The benchmark nickel price on the London Metal Exchange (LME) has rallied over the past month after briefly falling below $16,000/t, as trading firms increased their buying to cover vast short positions. Options buying activity and commodity trading advisor bids have lifted the contract above $18,000/t in recent days.

Higher Chinese nickel sulphate prices, delays to the issue of ore production licences in Indonesia and cuts to class 2 nickel supply also supported the price rise.

But the physical market outlook is mixed, despite the recent rise in prices. A sizable surplus of class 1 nickel and weak downstream consumption are applying pressure on the downside, but possible further supply cuts in Indonesia, Australia and New Caledonia are shoring up prices. A price gap between LME and Shanghai Futures Exchange (SHFE) contracts is providing arbitrage opportunities and keeping LME values in check.

Covering short positions

The LME official three-month nickel price rose by 13.5pc from $15,987.50/t on 9 February to $18,445/t on 13 March. Sustained buying to cover short positions was a major driver of the increase. Nickel short positions on the LME fell from 61,000 lots on 9 February to 22,000 lots on 11 March, according to financial broker Marex strategist Al Munro. The cyclical nature of nickel trade has also prompted options positioning around the current prices as trading companies guard against volatility.

Nickel prices hit a trough in February, a trading firm said. "The class 2 market is tighter than expected now, so we should not go back to the $16,000/t level."

Class 1 oversupplied, class 2 tight

Fundamentals for physical nickel indicate there is a surplus for class 1 nickel, driven by increasing LME-deliverable capacity in China and declining use of class 1 products in the battery market. On-warrant class 1 stocks in LME warehouses touched 70,000t on 4 March, for the first time since November 2021.

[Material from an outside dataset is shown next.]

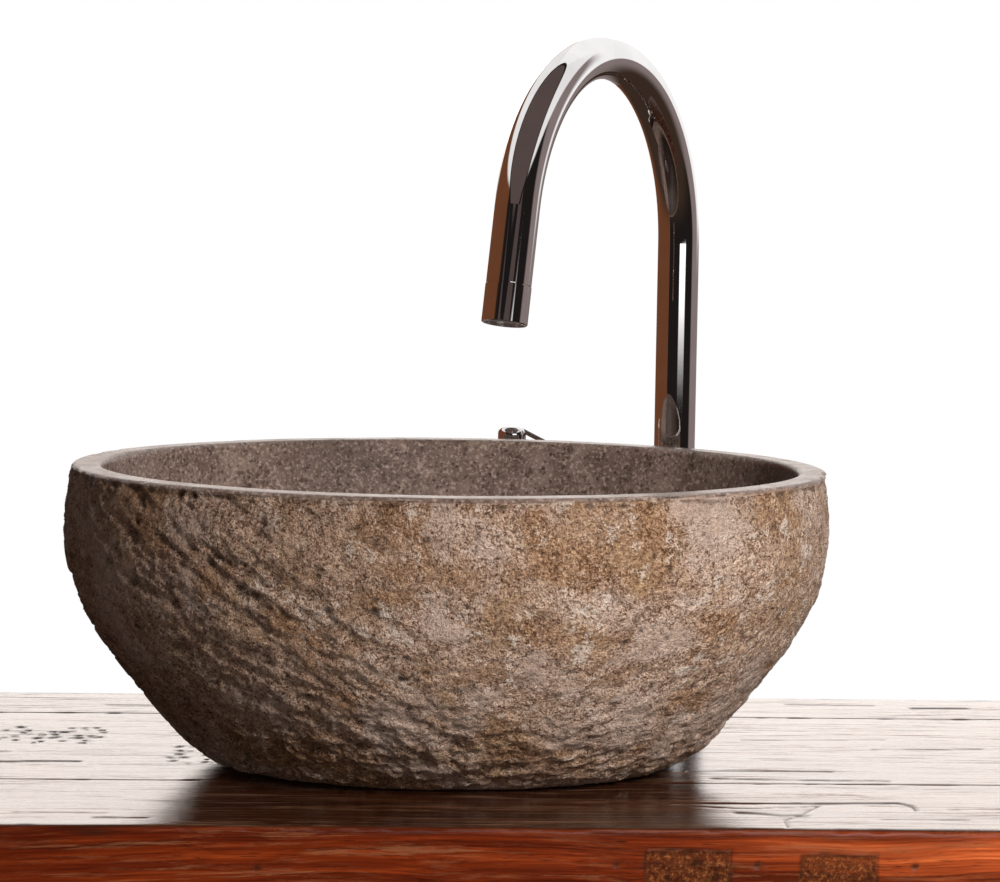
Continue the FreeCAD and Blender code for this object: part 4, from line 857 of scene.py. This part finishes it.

In contrast, availability of class 2 nickel has tightened, with nearly 200,000t of capacity in the form of ferro-nickel and nickel pig iron (NPI) cut from the supply mix in recent months, according to Australian bank Macquarie.

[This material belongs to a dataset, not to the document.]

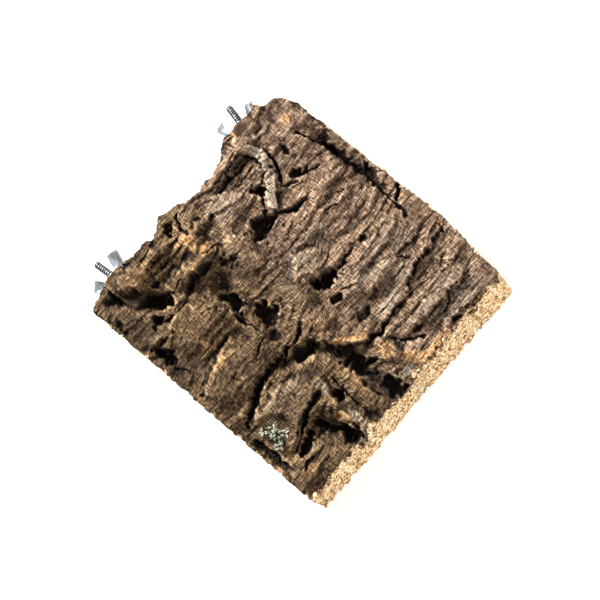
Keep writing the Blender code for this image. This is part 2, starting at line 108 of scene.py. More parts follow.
def node(tree, kind, inputs=(), stops=(), **settings):
    """Add one node with its settings, its inputs and a ramp's stops."""
    made = tree.nodes.new("ShaderNode" + kind)
    for name, value in settings.items():
        setattr(made, name, value)
    plug(tree, made, inputs)
    for k, (place, colour) in enumerate(stops):
        stop = made.color_ramp.elements[k] if k < 2 else made.color_ramp.elements.new(place)
        stop.position = place
        stop.color = tone(colour)
    return made


def material(name, even):
    """A new material, its tree, its shader with these even values, and the object place in mm."""
    made = bpy.data.materials.new(name)
    made.use_nodes = True
    tree = made.node_tree
    shader = tree.nodes["Principled BSDF"]
    plug(tree, shader, list(even.items()))
    place = node(tree, "TexCoord").outputs["Object"]
    return made, tree, shader, node(tree, "VectorMath", [place, (3, 1000.0)], operation="SCALE")


def piece(name, points_mm, faces, smooth_shaded=True):
    """A mesh object at the origin from points in millimetres and faces as lists of indices."""
    mesh = bpy.data.meshes.new(name)
    mesh.from_pydata((np.asarray(points_mm) * 0.001).tolist(), [], faces)
    mesh.polygons.foreach_set("use_smooth", np.full(len(mesh.polygons), smooth_shaded))
    made = bpy.data.objects.new(name, mesh)
    bpy.context.collection.objects.link(made)
    return made


FLOOR_CORNERS = [(-3000, -3000, 0), (3000, -3000, 0), (3000, 3000, 0), (-3000, 3000, 0)]
floor = piece("floor", FLOOR_CORNERS, [(0, 1, 2, 3)], False)
# Matt white paper, with a faint glow that stands for the light it gathers from the white room
paper, tree, shader, mm = material("floor_paper", {
    "Base Color": tone("#f4f4f3"), "Roughness": 0.9, "Emission Color": tone("#ffffff"),
    "Emission Strength": FLOOR_GLOW,
})
floor.data.materials.append(paper)


def lamp(name, size, watts, place):
    """A square area lamp at a place in metres, facing the middle of the slab."""
    light = bpy.data.lights.new(name, "AREA")
    light.shape = "SQUARE"
    light.size = size
    light.energy = watts
    made = bpy.data.objects.new(name, light)
    bpy.context.collection.objects.link(made)
    back = np.array(place) - np.array(LOOK_AT)
    back = back / np.linalg.norm(back)
    side = np.cross((0.0, 0.0, 1.0), back)
    side = side / np.linalg.norm(side)
    pose = np.eye(4)
    pose[:3, :3] = np.column_stack((side, np.cross(back, side), back))
    pose[:3, 3] = place
    made.matrix_world = pose.T.tolist()


lamp("key_lamp", 0.35, KEY_WATTS, (-0.15, 0.95, 0.75))
lamp("front_lamp", 0.8, FRONT_WATTS, (0.55, -0.95, 0.65))
lamp("panel_lamp", 0.5, PANEL_WATTS, (0.0, 0.47, 1.10))
room = bpy.data.worlds.new("room")
room.use_nodes = True
above = node(room.node_tree, "SeparateXYZ", [node(room.node_tree, "TexCoord").outputs["Generated"]])
sky = node(room.node_tree, "ValToRGB", [above.outputs["Z"]], stops=[
    (0.05, "#3c3c3e"), (0.75, "#ffffff"), (0.35, "#b4b4b6"),
])
background = room.node_tree.nodes["Background"]
plug(room.node_tree, background, [("Color", sky), ("Strength", ROOM_LIGHT)])
bpy.context.scene.world = room
bpy.context.scene.view_settings.view_transform = "Standard"


# The slab: one piece of virgin cork oak bark, bark side up, sawn at the front, left and right and
# broken off along a natural edge at the back. Its face is plates of thin growth layers, each with
# a ragged edge, between deep furrows. Sizes are in millimetres; x and y are where a point shows
# from the camera on the level 30 mm up, and a higher point really lies further to the front.
HALF_WIDTH = 103.0
FRONT = -104.0
LEVEL = 30.0
LEAN = 0.4245
COLUMNS = 262
ROWS = 276
WALL_ROWS = 30
ROW_STEP_LEAST = 0.10
DEEPEST = 8.0
HOLLOW_START = 19.0
SLAB_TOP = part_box("cork_slab")[1][2] * 1000.0 - 0.1
TOP_EASE = 4.0
SEAT_Y = 111.0
SEAT_RADIUS = 9.6
SWEEP_RADIUS = 13.6
SWEEP_START = 3.9
SWEEP_SLOPE = 2.2
STUD_HEIGHT = 17.5
STUD_COVER = 8.5
END_COVER = 7.5
STUDS = {"left": (-74.0, -4.5), "right": (64.6, 12.6)}
# The rim's four sides in the order that its points go round, and the slab's finishes
FRONT_SIDE, RIGHT_SIDE, BACK_SIDE, LEFT_SIDE = range(4)
BARK, SAWN, BROKEN, BELLY = range(4)
LICHEN_CENTRE = (-81.0, -55.5)
LICHEN_BED = 31.5
LICHEN_BED_RADII = (16.0, 19.0)

# Raised plates: centre x, centre y, half length, half width, turn in degrees, height
PLATES = [
    (88, 81, 16, 25, -15, 8.0), (12, 84, 17, 13, 0, 4.5), (-10, 98, 11, 12, 0, 3.0),
    (36, 103, 22, 8, 0, 4.0), (56, 105, 12, 10, 0, 5.0), (55, 28, 34, 26, -5, 6.0),
    (18, 7, 15, 13, 0, 5.5), (50, -28, 42, 20, -4, 6.0), (60, -75, 42, 14, -2, 4.0),
    (9, -76, 9, 12, 0, 9.0), (12, -46, 16, 11, -35, 3.0), (-22, -82, 7, 26, 0, 5.0),
    (-73, -92, 18, 12, 0, 4.0), (-66, -46, 31, 15, -8, 7.0), (-68, -4, 35, 20, -5, 7.0),
    (-62, 40, 24, 18, 0, 7.0), (-38, 72, 20, 9, -5, 9.0), (-68, 100, 15, 15, 0, 11.0),
    (-94, 92, 8, 18, 0, 2.0), (-20, 82, 10, 16, 0, 7.0), (-45, 100, 14, 9, 0, 4.0),
    (48, 85, 12, 9, 0, 3.0),
]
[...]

The supply squeeze is most pronounced in ferro-nickel. The low-grade product held a narrow price gap with NPI last year, but is now being offered at just $1,000/t below class 1 LME prices, according to Macquarie. Surplus Asian NPI stocks are flowing into Europe to replace scarce ferro-nickel supplies, Macquarie said.

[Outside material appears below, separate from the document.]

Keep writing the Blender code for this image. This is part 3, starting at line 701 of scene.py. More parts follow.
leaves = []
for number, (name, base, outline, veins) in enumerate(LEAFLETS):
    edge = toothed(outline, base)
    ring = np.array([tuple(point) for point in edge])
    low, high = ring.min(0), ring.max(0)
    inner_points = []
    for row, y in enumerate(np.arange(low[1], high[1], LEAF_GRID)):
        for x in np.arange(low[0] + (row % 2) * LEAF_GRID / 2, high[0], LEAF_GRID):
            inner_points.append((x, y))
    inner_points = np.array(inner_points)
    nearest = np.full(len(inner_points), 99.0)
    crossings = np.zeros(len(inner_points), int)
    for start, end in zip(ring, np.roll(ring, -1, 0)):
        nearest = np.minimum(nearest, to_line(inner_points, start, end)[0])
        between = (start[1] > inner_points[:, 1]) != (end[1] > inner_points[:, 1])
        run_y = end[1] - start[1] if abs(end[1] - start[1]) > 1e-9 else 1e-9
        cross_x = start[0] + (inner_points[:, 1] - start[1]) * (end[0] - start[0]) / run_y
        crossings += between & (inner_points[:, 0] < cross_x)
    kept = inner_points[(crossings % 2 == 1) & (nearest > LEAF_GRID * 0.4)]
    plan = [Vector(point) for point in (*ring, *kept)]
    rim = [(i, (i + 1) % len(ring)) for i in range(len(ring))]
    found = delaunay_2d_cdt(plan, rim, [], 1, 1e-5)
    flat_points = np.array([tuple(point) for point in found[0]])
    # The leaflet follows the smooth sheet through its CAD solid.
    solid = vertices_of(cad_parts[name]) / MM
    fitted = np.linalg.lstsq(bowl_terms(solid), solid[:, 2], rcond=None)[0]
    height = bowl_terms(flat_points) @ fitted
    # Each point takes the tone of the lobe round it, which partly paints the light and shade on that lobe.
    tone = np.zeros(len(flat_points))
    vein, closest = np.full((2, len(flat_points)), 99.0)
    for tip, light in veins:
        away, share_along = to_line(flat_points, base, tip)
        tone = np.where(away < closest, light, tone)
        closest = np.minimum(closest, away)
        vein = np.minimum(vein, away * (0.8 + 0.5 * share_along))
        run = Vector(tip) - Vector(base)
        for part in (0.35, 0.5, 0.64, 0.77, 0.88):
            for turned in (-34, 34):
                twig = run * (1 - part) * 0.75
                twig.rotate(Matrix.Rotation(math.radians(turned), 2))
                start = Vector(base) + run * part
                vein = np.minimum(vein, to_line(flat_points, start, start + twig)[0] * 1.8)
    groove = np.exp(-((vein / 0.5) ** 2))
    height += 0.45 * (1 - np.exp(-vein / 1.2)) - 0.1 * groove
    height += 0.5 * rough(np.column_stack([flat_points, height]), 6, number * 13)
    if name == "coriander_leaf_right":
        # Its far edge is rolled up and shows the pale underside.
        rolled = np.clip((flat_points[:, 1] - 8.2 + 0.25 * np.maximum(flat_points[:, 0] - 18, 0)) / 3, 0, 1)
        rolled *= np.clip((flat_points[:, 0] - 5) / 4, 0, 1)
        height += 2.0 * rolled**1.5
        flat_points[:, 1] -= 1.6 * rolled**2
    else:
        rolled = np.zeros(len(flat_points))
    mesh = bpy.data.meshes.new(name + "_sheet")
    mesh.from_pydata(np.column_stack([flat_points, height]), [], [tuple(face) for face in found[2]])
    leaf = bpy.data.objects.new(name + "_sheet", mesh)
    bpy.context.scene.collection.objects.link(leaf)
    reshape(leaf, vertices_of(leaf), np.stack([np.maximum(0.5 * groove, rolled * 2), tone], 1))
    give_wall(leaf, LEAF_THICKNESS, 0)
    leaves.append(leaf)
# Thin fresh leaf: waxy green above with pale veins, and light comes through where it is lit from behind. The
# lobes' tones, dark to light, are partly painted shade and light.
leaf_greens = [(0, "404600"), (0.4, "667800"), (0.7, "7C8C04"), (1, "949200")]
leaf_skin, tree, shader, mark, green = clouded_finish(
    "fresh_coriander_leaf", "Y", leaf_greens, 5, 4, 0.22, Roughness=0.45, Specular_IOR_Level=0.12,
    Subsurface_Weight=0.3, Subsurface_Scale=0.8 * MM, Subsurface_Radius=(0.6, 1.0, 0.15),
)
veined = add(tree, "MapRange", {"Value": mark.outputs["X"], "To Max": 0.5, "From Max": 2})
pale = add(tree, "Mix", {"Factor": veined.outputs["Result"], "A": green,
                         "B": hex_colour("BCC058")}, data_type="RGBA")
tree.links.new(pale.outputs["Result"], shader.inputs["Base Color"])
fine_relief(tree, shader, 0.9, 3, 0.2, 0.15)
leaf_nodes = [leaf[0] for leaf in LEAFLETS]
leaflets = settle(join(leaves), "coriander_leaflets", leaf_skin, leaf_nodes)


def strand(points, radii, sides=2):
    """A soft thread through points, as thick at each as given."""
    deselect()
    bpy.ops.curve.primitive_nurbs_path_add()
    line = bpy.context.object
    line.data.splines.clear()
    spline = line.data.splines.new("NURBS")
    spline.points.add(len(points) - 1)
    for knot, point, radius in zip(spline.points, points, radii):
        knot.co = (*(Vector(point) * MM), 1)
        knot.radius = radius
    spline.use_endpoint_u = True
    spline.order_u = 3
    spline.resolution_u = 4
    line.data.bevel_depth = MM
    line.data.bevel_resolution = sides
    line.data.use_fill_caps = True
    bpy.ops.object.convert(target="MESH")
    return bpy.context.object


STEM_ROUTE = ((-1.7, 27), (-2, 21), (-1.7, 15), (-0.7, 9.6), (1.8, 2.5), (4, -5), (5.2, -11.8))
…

Unreliable and under-reported data from China and Indonesia have made it difficult for market participants to assess nickel balances against price movements, particularly in class 2 products. Analysts in January predicted an overall nickel surplus of more than 100,000t for 2024, but have now cut their overhang forecasts by more than half, with a possible total rebalancing in 2025.

Battery demand jumps, stainless stable

Nickel demand growth was almost exclusively delivered by Chinese stainless steel production last year, with Macquarie pegging China's nickel use in the stainless steel sector to have risen by 20pc year on year. Chinese demand growth is expected to stabilise in 2024, as indicated by a fall in stainless futures prices on the SHFE. Macquarie expects global stainless steel production to rise by 5.5pc this year to 62.2mn t, a rate comparable with 2023.

The main source of nickel demand this year will come from restocking among battery cathode producers, reflected in rising Chinese nickel sulphate prices. The Argus assessment for nickel sulphate min 22pc ex-works China has increased by 17.5pc from the start of this year to an average of 29,650 yuan/t ($4,100/t) on 14 March. Nickel demand for electric vehicle (EV) production will rise by a third on the year to 450,000t in 2024, Argus Consulting data show.

Indonesia ore dynamics

Bureaucratic delays in granting nickel ore production licences in Indonesian have lifted ore prices, limiting the supply of downstream nickel intermediate products mixed hydroxide precipitate and matte. Indonesia's government is likely to implement stricter controls this year to guard against environmental, social and governance concerns, alleged corruption and illegal exports. This could support ore prices and drive NPI and LME nickel prices higher. But Indonesia's fundamental policy of flooding the global market with nickel units will continue.

Push-pull effect

Prices are expected to recouple with fundamentals once the current short covering programme eases. The expected nickel surplus should suppress prices below $20,000/t, market participants said. And further cuts to ex-Indonesia supply could drive the market towards $19,000/t, with trading firms focused on Australian mining group BHP's review of its Nickel West operations.

"We are in a place where everything could change in a matter of 24 hours," a trading firm said. "If Nickel West announce cuts, you will see the market reacting immediately."